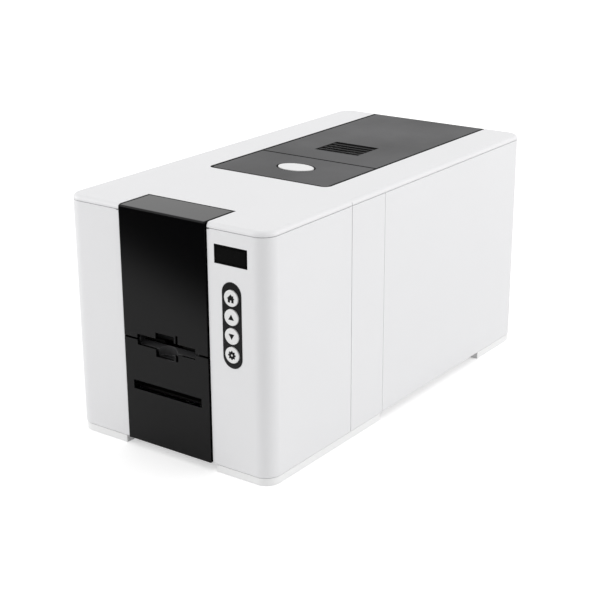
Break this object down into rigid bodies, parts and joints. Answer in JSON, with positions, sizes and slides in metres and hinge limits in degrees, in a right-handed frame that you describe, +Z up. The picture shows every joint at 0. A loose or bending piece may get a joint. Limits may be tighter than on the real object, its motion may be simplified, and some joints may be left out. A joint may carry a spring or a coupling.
{
  "type": "id card printer",
  "caption": "Desktop card printer: white case, black front strip with hopper door and card slots, hinged cover over hopper, rollers, print head and ribbon.",
  "frame": {"origin": "middle of the object's base, on the surface it stands on", "axes": "+X to the right seen from the front, +Y to the rear, +Z up"},
  "size_m": [0.1924, 0.3866, 0.1965],
  "materials": {
    "white_plastic": "fine matte moulded",
    "foot_plastic": "fine matte moulded",
    "black_plastic": "satin moulded",
    "insert_grey": "fine matte moulded",
    "key_white": "satin moulded, printed symbols",
    "bezel_black": "semi-gloss",
    "window_black": "smoked, polished",
    "inner_black": "moulded",
    "fan_black": "moulded",
    "steel": "zinc plated sheet",
    "bright_steel": "ground rod",
    "rubber_black": "matte rubber",
    "roller_blue": "tacky cleaning sleeve",
    "pinch_grey": "matte rubber",
    "aluminium": "extruded",
    "cassette_plastic": "moulded",
    "spool_film": "wound film",
    "spool_dark": "wound film on core",
    "film_dye": "dye film",
    "belt_rubber": "toothed belt",
    "motor_metal": "painted steel",
    "board_green": "solder mask",
    "socket_black": "moulded"
  },
  "bodies": {
    "case": {"base_pan": "white_plastic", "front_feet": "foot_plastic", "rear_feet": "foot_plastic", "front_housing": "white_plastic", "lower_panel": "black_plastic", "mouth_liner": "black_plastic", "pillar_left": "white_plastic", "pillar_right": "white_plastic", "side_panel_left": "white_plastic", "side_panel_right": "white_plastic", "rear_panel": "white_plastic", "rear_screws": "bright_steel", "display_window": "window_black", "key_bezel": "bezel_black", "control_board": "board_green", "cover_hinge_pins": "bright_steel", "side_plate_left": "steel", "side_plate_right": "steel", "cross_ties": "bright_steel", "input_hopper": "inner_black", "ribbon_cassette": "cassette_plastic", "ribbon_film": "film_dye", "drive_motor": "motor_metal", "drive_belts": "belt_rubber", "output_chute": "inner_black", "main_board": "board_green", "power_switch": "socket_black", "rear_sockets": "socket_black"},
    "cover": {"top_cover": "white_plastic", "cover_insert_front": "insert_grey", "cover_insert_rear": "insert_grey", "latch_pin": "bright_steel", "fan_frame": "fan_black", "head_bracket": "steel", "print_head": "aluminium"},
    "hopper_door": {"hopper_door": "black_plastic"},
    "cover_button": {"cover_button": "key_white"},
    "cover_latch": {"cover_latch": "inner_black"},
    "fan_rotor": {"fan_rotor": "fan_black"},
    "key_home": {"key_home": "key_white"},
    "key_up": {"key_up": "key_white"},
    "key_down": {"key_down": "key_white"},
    "key_menu": {"key_menu": "key_white"},
    "card_weight": {"card_weight": "inner_black"},
    "pick_shaft": {"pick_shaft": "bright_steel", "pick_roller": "rubber_black"},
    "feed_shaft": {"feed_shaft": "bright_steel", "feed_roller": "rubber_black"},
    "platen_shaft": {"platen_shaft": "bright_steel", "platen_roller": "rubber_black"},
    "exit_shaft": {"exit_shaft": "bright_steel", "exit_roller": "rubber_black"},
    "feed_pinch_roller": {"feed_pinch_roller": "pinch_grey"},
    "exit_pinch_roller": {"exit_pinch_roller": "pinch_grey"},
    "cleaning_roller": {"cleaning_roller": "roller_blue"},
    "takeup_spool": {"takeup_spool": "spool_dark"},
    "supply_spool": {"supply_spool": "spool_film"},
    "motor_pulley": {"motor_pulley": "bright_steel"},
    "diverter": {"diverter": "inner_black"},
    "power_rocker": {"power_rocker": "socket_black"}
  },
  "joints": [
    {"name": "cover_hinge", "type": "hinge", "parent": "case", "child": "cover", "pos_m": [0, 0.1907, 0.1921], "axis": [-1, 0, 0], "range_deg": [0, 75]},
    {"name": "door_hinge", "type": "hinge", "parent": "cover", "child": "hopper_door", "pos_m": [0, -0.1597, 0.1947], "axis": [-1, 0, 0], "range_deg": [0, 95]},
    {"name": "button_press", "type": "slide", "parent": "cover", "child": "cover_button", "axis": [0, 0, -1], "range_m": [0, 0.002], "stiffness_N_per_m": 400, "springref_m": -0.001},
    {"name": "latch_turn", "type": "hinge", "parent": "cover", "child": "cover_latch", "pos_m": [0, -0.0053, 0.18377], "axis": [1, 0, 0], "range_deg": [0, 7]},
    {"name": "fan_spin", "type": "hinge", "parent": "cover", "child": "fan_rotor", "pos_m": [-0.00135, 0.0529, 0.18727], "axis": [0, 0, 1], "continuous": true},
    {"name": "key_home_press", "type": "slide", "parent": "case", "child": "key_home", "axis": [0, 1, 0], "range_m": [0, 0.0007], "stiffness_N_per_m": 500, "springref_m": -0.0005},
    {"name": "key_up_press", "type": "slide", "parent": "case", "child": "key_up", "axis": [0, 1, 0], "range_m": [0, 0.0007], "stiffness_N_per_m": 500, "springref_m": -0.0005},
    {"name": "key_down_press", "type": "slide", "parent": "case", "child": "key_down", "axis": [0, 1, 0], "range_m": [0, 0.0007], "stiffness_N_per_m": 500, "springref_m": -0.0005},
    {"name": "key_menu_press", "type": "slide", "parent": "case", "child": "key_menu", "axis": [0, 1, 0], "range_m": [0, 0.0007], "stiffness_N_per_m": 500, "springref_m": -0.0005},
    {"name": "weight_slide", "type": "slide", "parent": "case", "child": "card_weight", "axis": [0, 0, 1], "range_m": [0, 0.07]},
    {"name": "platen_spin", "type": "hinge", "parent": "case", "child": "platen_shaft", "pos_m": [0, -0.0041, 0.0833], "axis": [1, 0, 0], "continuous": true},
    {"name": "pick_spin", "type": "hinge", "parent": "case", "child": "pick_shaft", "pos_m": [0, -0.1301, 0.0833], "axis": [1, 0, 0], "continuous": true},
    {"name": "feed_spin", "type": "hinge", "parent": "case", "child": "feed_shaft", "pos_m": [0, -0.0741, 0.0833], "axis": [1, 0, 0], "continuous": true},
    {"name": "exit_spin", "type": "hinge", "parent": "case", "child": "exit_shaft", "pos_m": [0, 0.0239, 0.0833], "axis": [1, 0, 0], "continuous": true},
    {"name": "motor_spin", "type": "hinge", "parent": "case", "child": "motor_pulley", "pos_m": [0, -0.0421, 0.0348], "axis": [1, 0, 0], "continuous": true},
    {"name": "feed_pinch_spin", "type": "hinge", "parent": "case", "child": "feed_pinch_roller", "pos_m": [0, -0.0741, 0.0975], "axis": [1, 0, 0], "continuous": true},
    {"name": "exit_pinch_spin", "type": "hinge", "parent": "case", "child": "exit_pinch_roller", "pos_m": [0, 0.0239, 0.0975], "axis": [1, 0, 0], "continuous": true},
    {"name": "cleaning_spin", "type": "hinge", "parent": "case", "child": "cleaning_roller", "pos_m": [0, -0.0491, 0.0985], "axis": [1, 0, 0], "continuous": true},
    {"name": "supply_spin", "type": "hinge", "parent": "case", "child": "supply_spool", "pos_m": [0, 0.0389, 0.1234], "axis": [1, 0, 0], "continuous": true},
    {"name": "takeup_spin", "type": "hinge", "parent": "case", "child": "takeup_spool", "pos_m": [0, -0.0401, 0.1234], "axis": [1, 0, 0], "continuous": true},
    {"name": "diverter_tilt", "type": "hinge", "parent": "case", "child": "diverter", "pos_m": [0, 0.1039, 0.0869], "axis": [1, 0, 0], "range_deg": [0, 18]},
    {"name": "power_rock", "type": "hinge", "parent": "case", "child": "power_rocker", "pos_m": [0.05, 0.1857, 0.0308], "axis": [0, 0, -1], "range_deg": [0, 16]}
  ],
  "couplings": [
    {"joint": "latch_turn", "follows": "button_press", "rad_per_m": 52.5},
    {"joint": "pick_spin", "follows": "platen_spin", "ratio": 1},
    {"joint": "feed_spin", "follows": "platen_spin", "ratio": 1},
    {"joint": "exit_spin", "follows": "platen_spin", "ratio": 1},
    {"joint": "motor_spin", "follows": "platen_spin", "ratio": 1},
    {"joint": "feed_pinch_spin", "follows": "platen_spin", "ratio": -1.6},
    {"joint": "exit_pinch_spin", "follows": "platen_spin", "ratio": -1.6},
    {"joint": "cleaning_spin", "follows": "platen_spin", "ratio": -1.3333},
    {"joint": "takeup_spin", "follows": "supply_spin", "ratio": 2}
  ]
}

Your task = Find the lines that include the string "bodies", then copy each of them.

Final answer =
Break this object down into rigid bodies, parts and joints. Answer in JSON, with positions, sizes and slides in metres and hinge limits in degrees, in a right-handed frame that you describe, +Z up. The picture shows every joint at 0. A loose or bending piece may get a joint. Limits may be tighter than on the real object, its motion may be simplified, and some joints may be left out. A joint may carry a spring or a coupling.
  "bodies": {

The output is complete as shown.